▶ **Short task**
Among the lines below, keep only those from the one containing "charge_socket_shell();" through the one containing "scene = bpy.context.scene", and reproduce them exactly.

(CAD and scene scripts)

============

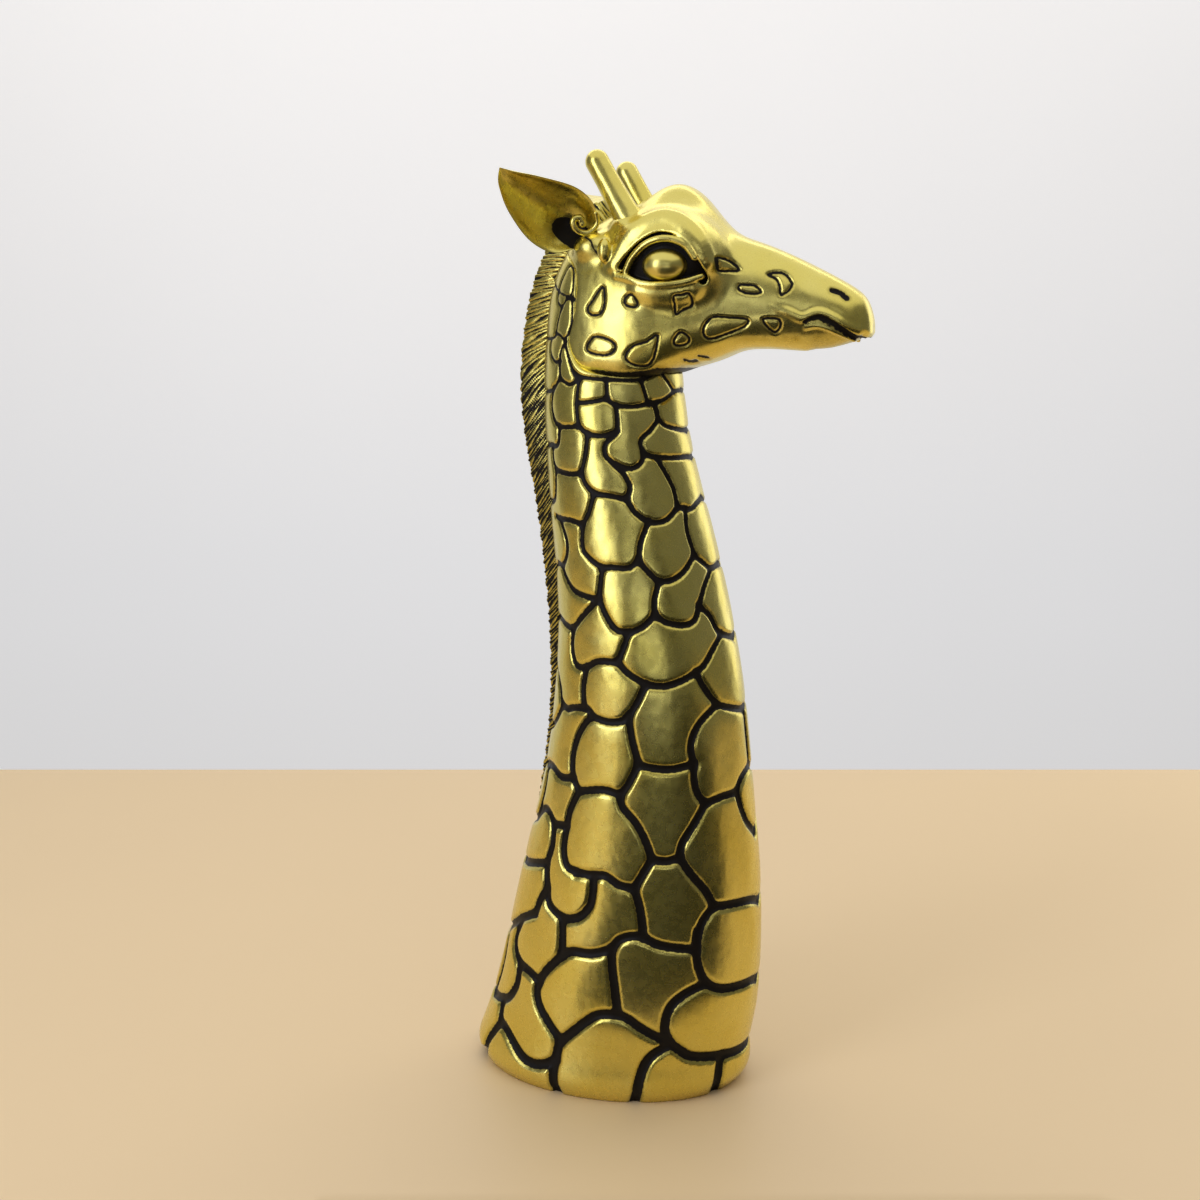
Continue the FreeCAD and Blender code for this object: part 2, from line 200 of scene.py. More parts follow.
# Grooves between the patches of one side: degrees round from the front, then height.
GROOVES = [
    # foot
    [(107, 0), (109, 10), (110, 20)],
    [(59, 0), (59, 9), (56, 17), (48, 22)],
    [(18, 0), (21, 4), (21, 10), (20, 15)],
    [(0, 14), (8, 14), (20, 15), (35, 17), (42, 20), (48, 23)],
    [(171, 0), (158, 4), (155, 11), (151, 18)],
    [(180, 0), (180, 24.5)],
    [(180, 24.5), (174, 25.5), (168, 24)],
    [(166, 24.5), (164, 37), (167, 50)],
    [(180, 50), (175, 48.5), (170, 49)],
    [(180, 50), (180, 76)],
    [(180, 76), (175, 77.5), (170, 76)],
    [(170, 91), (179, 90)],
    [(151, 18), (145, 17), (131, 11), (123, 9.5), (115, 10.5), (109, 13)],
    [(109, 20), (117, 24), (127, 30), (131, 35), (131, 39)],
    [(131, 39), (139, 41), (147, 42)],
    [(147, 42), (146, 35), (149, 29), (155, 26), (168, 24)],
    [(154, 26), (153, 22), (151, 18)],
    [(147, 42), (153, 46), (155, 51), (153, 56)],
    [(170, 49), (160, 54), (152, 58), (142, 62)],
    [(131, 39), (127, 44), (119, 50.5)],
    [(119, 50.5), (120, 56), (122, 64)],
    [(119, 50.5), (112, 53), (100, 53.5), (88, 56)],
    [(88, 56), (86, 49), (82, 40), (79, 33)],
    [(109, 20), (98, 28), (90, 32), (79, 33)],
    [(79, 33), (72, 31.5), (63, 28), (48, 23)],
    [(88, 56), (83, 60), (72, 61.5), (60, 58.5), (41, 56.5)],
    [(41, 63), (41, 57), (39, 50), (35, 44)],
    [(35, 44), (45, 40.5), (51, 36), (52, 29), (48, 23)],
    [(35, 44), (27, 41), (16, 40), (7, 39.5), (0, 38)],
    # lower neck
    [(142, 62), (140, 67), (136, 73)],
    [(136, 73), (132, 67), (121, 63.5)],
    [(121, 63.5), (111, 65.5), (105, 70), (104, 75), (104.5, 81)],
    [(136, 73), (139, 81), (137.5, 88), (139, 95)],
    [(139, 81), (147, 79.5), (160, 77), (170, 76)],
    [(139, 95), (145, 98), (152, 98.5), (160, 94), (170, 91)],
    [(139, 95), (134, 95.5), (128, 96)],
    [(160, 94), (157, 104), (158, 113.5)],
    [(168, 112), (178, 113)],
    [(122, 109), (127, 102), (128, 96), (128, 88), (124, 82.5), (117, 81)],
    [(117, 81), (105, 81), (97, 81.5), (88, 79), (78, 78)],
    [(78, 78), (74, 72), (71, 65), (70, 61)],
    [(78, 78), (74, 83), (69, 88.5)],
    [(69, 88.5), (74, 95), (81, 101), (90, 106), (92, 110)],
    [(69, 88.5), (61, 88), (53, 89)],
    [(53, 89), (52, 94), (46, 100), (39, 107)],
    [(53, 89), (46, 83), (38, 77), (33, 71)],
    [(33, 71), (20, 70.5), (9, 69.5), (0, 67)],
    [(33, 71), (38, 67), (40.5, 62), (41, 57)],
    [(92, 110), (87, 114), (81, 121)],
    [(92, 110), (104, 111), (122, 109)],
    [(122, 109), (128, 114), (129.5, 121), (126, 128), (120, 133), (115, 135.5)],
    [(127, 113), (139, 112), (152, 114), (168, 112)],
    [(39, 107), (44, 111), (46, 116), (46, 121)],
    [(39, 107), (29, 108.5), (17, 109)],
    [(17, 109), (12, 113), (0, 116)],
    [(17, 109), (14, 103), (9, 97), (0, 91.5)],
    [(81, 121), (74, 120), (60, 119.5), (46, 121)],
    # middle
    [(115, 135.5), (104, 134.5), (94, 135), (88, 137)],
    [(88, 137), (86, 130), (81, 121)],
    [(88, 137), (82, 142), (76, 148)],
    [(115, 135.5), (118, 137.5), (122, 138)],
    [(122, 138), (123, 145), (120, 152)],
    [(122, 138), (132, 137), (138, 136), (145, 136.5)],
    [(145, 136.5), (151, 132), (159, 128), (170, 126)],
    [(145, 136.5), (148, 139), (150, 142), (160, 147), (178, 149)],
    [(170, 126), (178, 125)],
    [(133, 164), (134.5, 158), (132, 153), (127, 151.5), (120, 152), (110, 154.5), (95, 155)],
    [(133, 164), (142, 164.5), (156, 166), (178, 165)],
    [(133, 164), (122, 169), (106, 175.5)],
    [(95, 155), (88, 151.5), (76, 148)],
    [(95, 155), (90, 160), (86, 165)],
    [(86, 165), (95, 166), (101, 170), (106, 175.5)],
    [(86, 165), (76, 167), (66, 171)],
    [(66, 171), (65, 176), (60, 182)],
    [(66, 171), (58, 168.5), (46, 167.5), (38, 169), (33, 173.5)],
    [(33, 173.5), (25, 179.5), (15, 184.5)],
    [(33, 173.5), (25, 169.5), (21, 165), (17, 163)],
    [(17, 163), (8, 161.5), (0, 160.5)],
    [(17, 163), (27, 158.5), (35, 154), (42, 151.5)],
    [(42, 151.5), (53, 149), (64, 147.5), (76, 148)],
    [(42, 151.5), (37, 146), (29, 140)],
    [(29, 140), (18, 138), (8, 136.5), (0, 135.5)],
    [(29, 140), (40, 135.5), (46, 131), (48, 126), (46, 121)],
    [(0, 136), (1, 127), (0, 116)],
    # upper neck
    [(60, 182), (66, 185), (72, 189)],
    [(60, 182), (50, 182.5), (40, 185), (29, 190)],
    [(72, 189), (80, 186.5), (92, 186.5), (100, 186)],
    [(100, 186), (110, 189), (115, 192.5), (112, 200)],
    [(100, 186), (103, 181), (106, 175.5)],
    [(106, 175.5), (118, 176), (130, 177.5), (138, 181), (142, 184.5)],
    [(142, 184.5), (152, 185), (160, 183), (178, 183)],
    [(142, 184.5), (134, 189), (132, 194), (138, 201)],
    [(112, 200), (124, 201), (138, 201), (145, 201.5)],
    [(112, 200), (105, 204), (98, 210.5)],
    [(98, 210.5), (86, 210), (73, 209)],
    [(73, 209), (68, 204.5), (58, 201.5), (46, 202), (34, 206)],
    [(73, 209), (69, 213), (72, 217), (77, 220)],
    [(77, 220), (66, 219), (58, 220.5), (54, 223.5)],
    [(77, 220), (84, 223), (83, 227), (73, 231), (72, 239.5)],
    [(54, 223.5), (55, 228), (45, 231.5), (38, 235), (39, 239.5)],
    [(54, 223.5), (44, 222.5), (26, 222), (10, 222), (0, 221.5)],
    [(44, 222), (39, 218), (34, 212), (34, 206)],
    [(34, 206), (22, 205), (12, 206.5), (0, 208)],
    [(27, 205.5), (30, 198), (28, 190)],
    [(29, 190), (21, 187), (14, 185), (0, 185.5)],
    [(72, 189), (68, 195), (59, 202)],
    [(98, 210.5), (104, 213.5), (107, 217)],
    [(107, 217), (120, 216.5), (137, 217.5)],
    [(137, 217.5), (140, 211), (145, 207), (160, 206), (178, 207)],
    [(137, 217.5), (139.5, 221), (139, 225.5)],
    [(178, 224), (168, 225), (145, 225.5), (130, 226), (126, 232)],
    [(112, 274), (130, 276), (152, 279), (178, 278)],
    [(107, 217), (101, 223), (97, 230)],
    [(97, 230), (86, 229.5), (73, 231)],
    [(97, 230), (105, 232.5)],
    [(105, 232.5), (115, 232), (126, 232)],
    [(126, 232), (133, 234), (137, 239), (133, 245)],
    [(105, 232.5), (105.5, 240), (103, 248)],
    [(105, 240), (92, 240.5), (79, 241.5)],
    [(79, 241.5), (72, 239.5), (58, 239), (44, 240)],
    [(44, 240), (30, 241), (15, 243.5), (0, 244)],
    [(39, 239), (34, 233.5), (20, 231.5), (0, 230.5)],
    # under the jaw and behind the cheek
    [(102, 247.5), (108, 250), (113, 254), (118, 260), (114, 263), (111, 267), (112, 274)],
    [(108, 250), (100, 248.5), (80, 247.8), (56, 247.5), (44, 248.3), (30, 250.5), (0, 251)],
    [(79, 248), (79, 241.5)],
    [(50, 247.5), (46, 241.5), (44, 240)],
    [(30, 250), (21, 246), (15, 243.5)],
    [(103, 248), (112, 246), (124, 248)],
    [(124, 248), (133, 244.5), (145, 243.5), (178, 243)],
    [(124, 248), (124, 256), (118, 260)],
    [(123, 253.5), (132, 253.5), (140, 256.5), (140, 261)],
    [(118, 260), (128, 262.5), (140, 261), (178, 262)],
    [(132, 262.5), (129, 267), (125, 271)],
    [(125, 271), (117, 274), (109, 273.5)],
    [(125, 271), (133, 274), (130, 280), (122, 284.5), (114, 283), (112, 277), (115, 274)],
]
GROOVE_HALF = spline((0, 30, 90, 150, 200, 240, 262, 292), (1.8, 1.7, 1.45, 1.2, 0.95, 0.75, 0.45, 0.4))

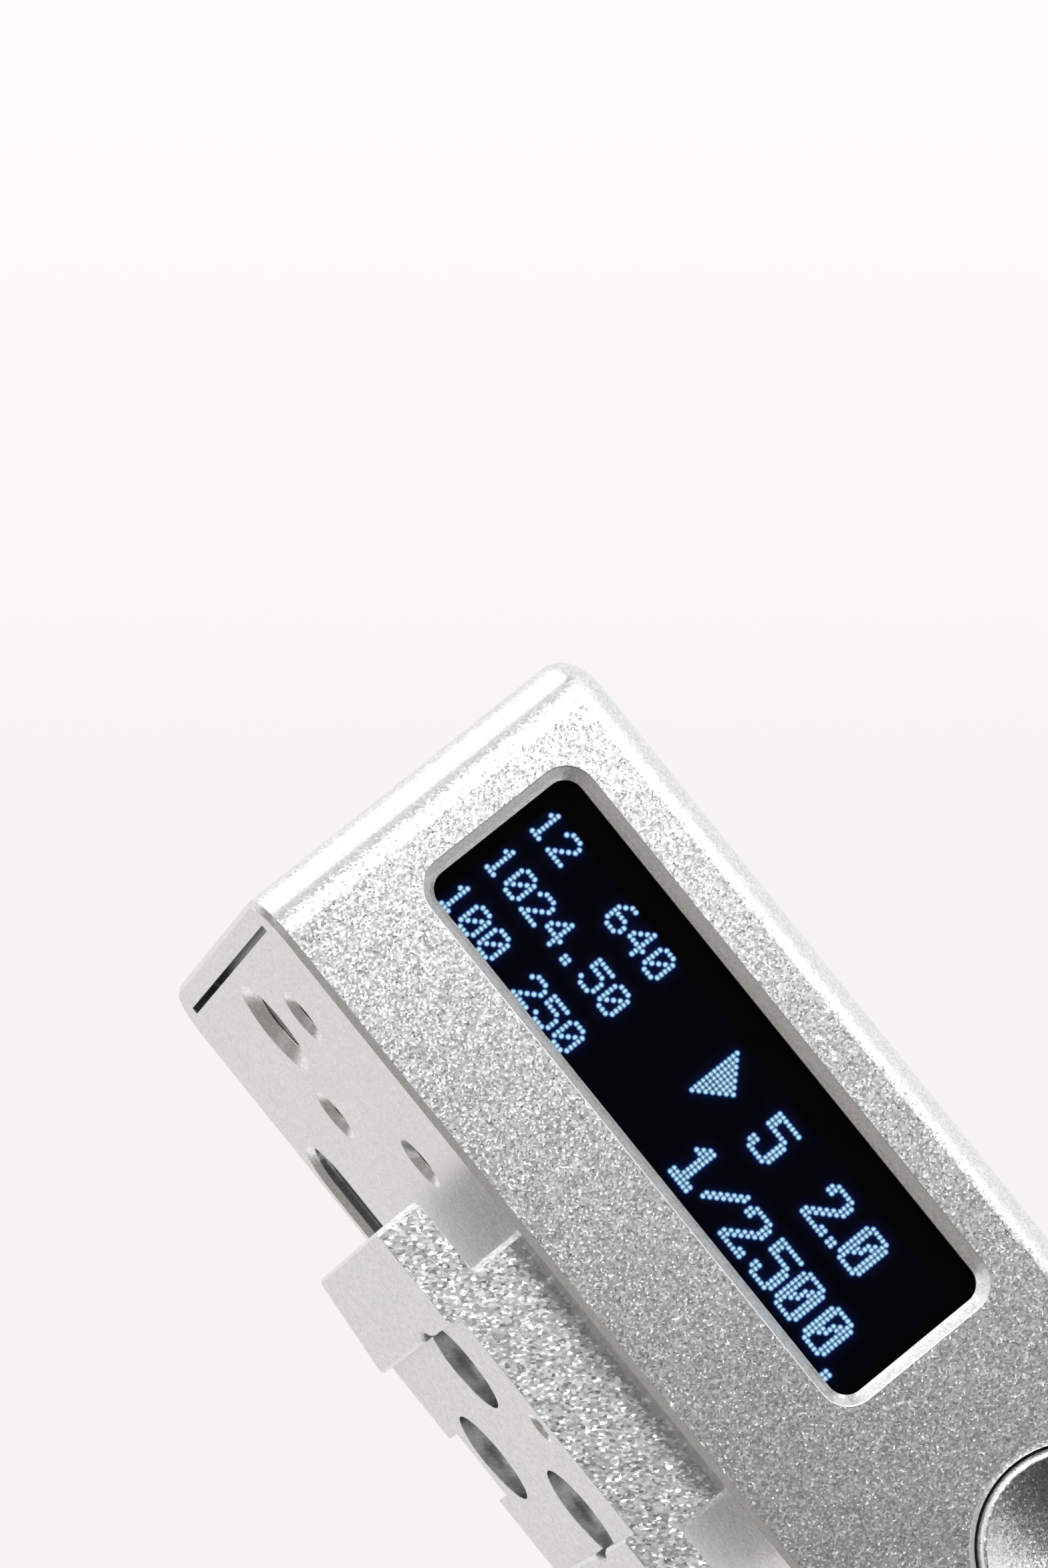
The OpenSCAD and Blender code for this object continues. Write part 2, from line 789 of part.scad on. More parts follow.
module charge_socket_shell() {
    shell_r = shell_w / 2 - shell_round;
    color(bright_metal) translate([socket_cx, socket_cy, socket_z0]) difference() {
        linear_extrude(socket_depth) rounded(shell_l, shell_w, shell_r);
        translate([0, 0, -over]) linear_extrude(over + socket_depth - socket_back_t)
            rounded(shell_l - 2 * shell_t, shell_w - 2 * shell_t, shell_r - shell_t);
    }
}

module charge_socket_tongue() {
    color(black_plastic) translate([socket_cx, socket_cy, socket_z0])
        span([-tongue_l / 2, -tongue_t / 2, tongue_recess],
             [tongue_l / 2, tongue_t / 2, socket_depth - socket_back_t]);
}

module photodiode() {
    color([0.15, 0.1, 0.12]) translate([sensor_x, rear_board_back, axis_z])
        span([-1.3, 0, -1.3], [1.3, 0.9, 1.3]);
}

module sensor_tube() {
    color(black_plastic) translate([sensor_x, 0, axis_z]) difference() {
        rod_y(lens_r, rear_board_back, filter_y);
        rod_y(lens_r - 0.9, rear_board_back - over, filter_y + over);
    }
}

module sensor_filter() {
    color([0.35, 0.6, 0.55, 0.6]) translate([sensor_x, 0, axis_z])
        rod_y(lens_r, filter_y, lens_y);
}

module sensor_window() {
    color([0.8, 0.85, 0.88, 0.5]) translate([sensor_x, 0, axis_z])
        rod_y(lens_r, lens_y, lens_y + lens_t);
}

module sensor_bezel() {
    color(black_plastic) translate([sensor_x, 0, axis_z]) difference() {
        union() {
            rod_y(sensor_r - bezel_gap, cover_y - merge, rear_y);
            rod_y(sensor_r + bezel_flange, bezel_back, cover_y);
        }
        rod_y(lens_r + bezel_gap, bezel_back - over, lens_y + lens_t);
        rod_y(mouth_r, lens_y, rear_y + over);
        mirror([0, 1, 0]) cone_y(mouth_r + bezel_lip + over, -rear_y - over, -rear_y + bezel_lip);
    }
}

// Cross-section of the foot, x across and y up, without its screw holes
module foot_section() {
    c = foot_chamfer;
    half = foot_w / 2;
    neck = neck_w / 2;
    channel = channel_w / 2;
    right = [
        [channel, channel_depth], [channel, c], [channel + c, 0], [half - c, 0], [half, c],
        [half, flange_t - c], [half - c, flange_t], [neck, flange_t], [neck, base_z]
    ];
    left = [for (i = [len(right) - 1:-1:0]) [-right[i][0], right[i][1]]];
    polygon(concat(right, left));
}

// The corner that the lead-in taper takes off the flange, seen from above
module lead_in_corner() {
    slope = lead_in_l / lead_in_w;
    polygon([
        [over, -lead_in_l - slope * over], [over, over],
        [-lead_in_w, over], [-lead_in_w, 0]
    ]);
}

// The two front corners that the chamfer takes off a block of this width, seen from above
module front_corners(width) {
    reach = corner_chamfer + over;
    for (side = [-1, 1])
        translate([side * width / 2, 0])
            polygon([[-side * reach, -over], [side * over, -over], [side * over, reach]]);
}

module shoe_foot() {
    mouth_r = 0.62;
    pin_r = 0.45;
    color(aluminium) difference() {
        translate([foot_x, foot_y1, 0]) rotate([90, 0, 0]) linear_extrude(foot_l) foot_section();
        for (p = screw_places(foot_x)) translate([p[0], p[1], -over]) {
            cylinder(r = clear_r, h = base_z + 2 * over);
            cylinder(r = counterbore_r, h = over + counterbore_z);
        }
        translate([foot_x, foot_y1, -over]) linear_extrude(flange_t + over) {
            translate([foot_w / 2, 0]) lead_in_corner();
            translate([-foot_w / 2, 0]) mirror([1, 0]) lead_in_corner();
        }
        translate([foot_x, foot_y0, -over])
            linear_extrude(flange_t + 2 * over) front_corners(foot_w);
        translate([foot_x, foot_y0, flange_t])
            linear_extrude(neck_h + over) front_corners(neck_w);
        span([foot_x - notch_w / 2, foot_y1 - notch_l, -over],
             [foot_x + notch_w / 2, foot_y1 + over, flange_t]);
        translate([foot_x, pin_hole_y, channel_depth - over]) {
            cylinder(r = pin_r, h = over + 1.4);
            cylinder(r1 = mouth_r + over, r2 = pin_r, h = over + mouth_r - pin_r);
        }
    }
}

module foot_screws() {
    shank_top = in_z0 - 0.05;
    color(steel) for (p = screw_places(foot_x))
        translate([p[0], p[1], counterbore_z - foot_head_t]) difference() {
            union() {
                cylinder(r = foot_head_r, h = foot_head_t);
                cylinder(r = tap_r - thread_gap, h = shank_top - counterbore_z + foot_head_t);
            }
            hex_recess(0.85, 0.7);
        }
}

housing();
rear_cover();
rear_cover_screws();
window_glass();
window_adhesive();
display_panel();
display_flex();
display_connector();
display_pad();
button_cap();
button_gasket();
switch_body();
switch_plunger();
main_board();
main_chip();
rear_board();
board_screws();
link_flex();
link_connectors();
carrier();
carrier_screws();
battery_cell();
battery_tape();
battery_leads();
charge_socket_shell();
charge_socket_tongue();
photodiode();
sensor_tube();
sensor_filter();
sensor_window();
sensor_bezel();
shoe_foot();
foot_screws();
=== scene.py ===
# Shoe-mount exposure meter: finishes, lit readout, studio and camera.
import json
import math

import bmesh
import bpy
from mathutils import Matrix, Vector


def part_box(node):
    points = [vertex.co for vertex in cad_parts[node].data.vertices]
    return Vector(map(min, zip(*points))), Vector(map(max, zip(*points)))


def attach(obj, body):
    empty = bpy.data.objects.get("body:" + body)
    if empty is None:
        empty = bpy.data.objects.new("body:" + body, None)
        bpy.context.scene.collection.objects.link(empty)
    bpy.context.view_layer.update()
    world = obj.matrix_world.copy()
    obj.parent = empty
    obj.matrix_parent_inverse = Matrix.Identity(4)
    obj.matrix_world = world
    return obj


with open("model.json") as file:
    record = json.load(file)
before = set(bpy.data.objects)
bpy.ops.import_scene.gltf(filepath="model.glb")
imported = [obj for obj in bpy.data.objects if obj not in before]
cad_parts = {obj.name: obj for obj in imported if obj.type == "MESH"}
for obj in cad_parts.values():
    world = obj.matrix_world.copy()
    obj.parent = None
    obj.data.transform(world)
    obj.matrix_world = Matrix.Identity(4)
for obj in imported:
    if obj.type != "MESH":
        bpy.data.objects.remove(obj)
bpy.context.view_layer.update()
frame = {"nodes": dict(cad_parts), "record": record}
NODES = frame["nodes"]
MM = 0.001
scene = bpy.context.scene

# ---------------------------------------------------------------- places

HOUSING_LOW, HOUSING_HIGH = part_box("housing")
GLASS_LOW, GLASS_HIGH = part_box("window_glass")
WINDOW = (GLASS_LOW + GLASS_HIGH) / 2
PANEL_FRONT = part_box("display_panel")[0].y
# Half the length and height of the window's bevelled mouth, its corner radius and its depth
WINDOW_HALF = (12.17 * MM, 3.77 * MM)
WINDOW_RADIUS = 1.2 * MM
WINDOW_DEPTH = 1.0 * MM
# How deep blasting reaches into a hole, from the ends, the front and rear, and the top and base
BLASTED = {"X": 0.25 * MM, "Y": 0.25 * MM, "Z": 0.02 * MM}
# The foot's counterbores and its pin hole: x, y and radius in millimetres
BORES = ((-3.70, -5.80, 1.93), (3.00, -5.80, 1.93), (-0.35, 1.30, 1.93), (-0.35, -9.95, 0.63))

# ---------------------------------------------------------------- camera

EYE = Vector((-7.59, -341.24, -59.64)) * MM
AIM = Vector((-18.38, -12.50, 14.04)) * MM
ROLL = math.radians(51.46)
LENS = 219.04
SENSOR = 36.0
NEAR_CLIP = 0.01

camera = bpy.data.objects.new("camera", bpy.data.cameras.new("camera"))
scene.collection.objects.link(camera)
scene.camera = camera
camera.data.lens = LENS
camera.data.sensor_width = SENSOR
camera.data.clip_start = NEAR_CLIP
camera.location = EYE
camera.rotation_mode = "QUATERNION"
level = (AIM - EYE).to_track_quat("-Z", "Y")
camera.rotation_quaternion = level @ Matrix.Rotation(ROLL, 3, "Z").to_quaternion()

# ---------------------------------------------------------------- node helpers


def put(tree, kind, inputs=None, **settings):
    """Adds a node. inputs are values or other nodes' sockets, by socket name or number."""
    made = tree.nodes.new(kind)
    for name, value in settings.items():
        setattr(made, name, value)
    for key, value in (inputs or {}).items():
        if isinstance(value, bpy.types.NodeSocket):
            tree.links.new(value, made.inputs[key])
        else:
            made.inputs[key].default_value = value
    return made


def maths(tree, operation, *values, clamp=False):
    """A Math node's result."""
    made = put(tree, "ShaderNodeMath", dict(enumerate(values)), operation=operation)
    made.use_clamp = clamp
    return made.outputs[0]


def vector_maths(tree, operation, *values):
    """A Vector Math node's result."""
    made = put(tree, "ShaderNodeVectorMath", dict(enumerate(values)), operation=operation)
    gives_number = operation in ("LENGTH", "DOT_PRODUCT", "DISTANCE")
    return made.outputs["Value" if gives_number else "Vector"]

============

▶ **Task response**
charge_socket_shell();
charge_socket_tongue();
photodiode();
sensor_tube();
sensor_filter();
sensor_window();
sensor_bezel();
shoe_foot();
foot_screws();
=== scene.py ===
# Shoe-mount exposure meter: finishes, lit readout, studio and camera.
import json
import math

import bmesh
import bpy
from mathutils import Matrix, Vector


def part_box(node):
    points = [vertex.co for vertex in cad_parts[node].data.vertices]
    return Vector(map(min, zip(*points))), Vector(map(max, zip(*points)))


def attach(obj, body):
    empty = bpy.data.objects.get("body:" + body)
    if empty is None:
        empty = bpy.data.objects.new("body:" + body, None)
        bpy.context.scene.collection.objects.link(empty)
    bpy.context.view_layer.update()
    world = obj.matrix_world.copy()
    obj.parent = empty
    obj.matrix_parent_inverse = Matrix.Identity(4)
    obj.matrix_world = world
    return obj


with open("model.json") as file:
    record = json.load(file)
before = set(bpy.data.objects)
bpy.ops.import_scene.gltf(filepath="model.glb")
imported = [obj for obj in bpy.data.objects if obj not in before]
cad_parts = {obj.name: obj for obj in imported if obj.type == "MESH"}
for obj in cad_parts.values():
    world = obj.matrix_world.copy()
    obj.parent = None
    obj.data.transform(world)
    obj.matrix_world = Matrix.Identity(4)
for obj in imported:
    if obj.type != "MESH":
        bpy.data.objects.remove(obj)
bpy.context.view_layer.update()
frame = {"nodes": dict(cad_parts), "record": record}
NODES = frame["nodes"]
MM = 0.001
scene = bpy.context.scene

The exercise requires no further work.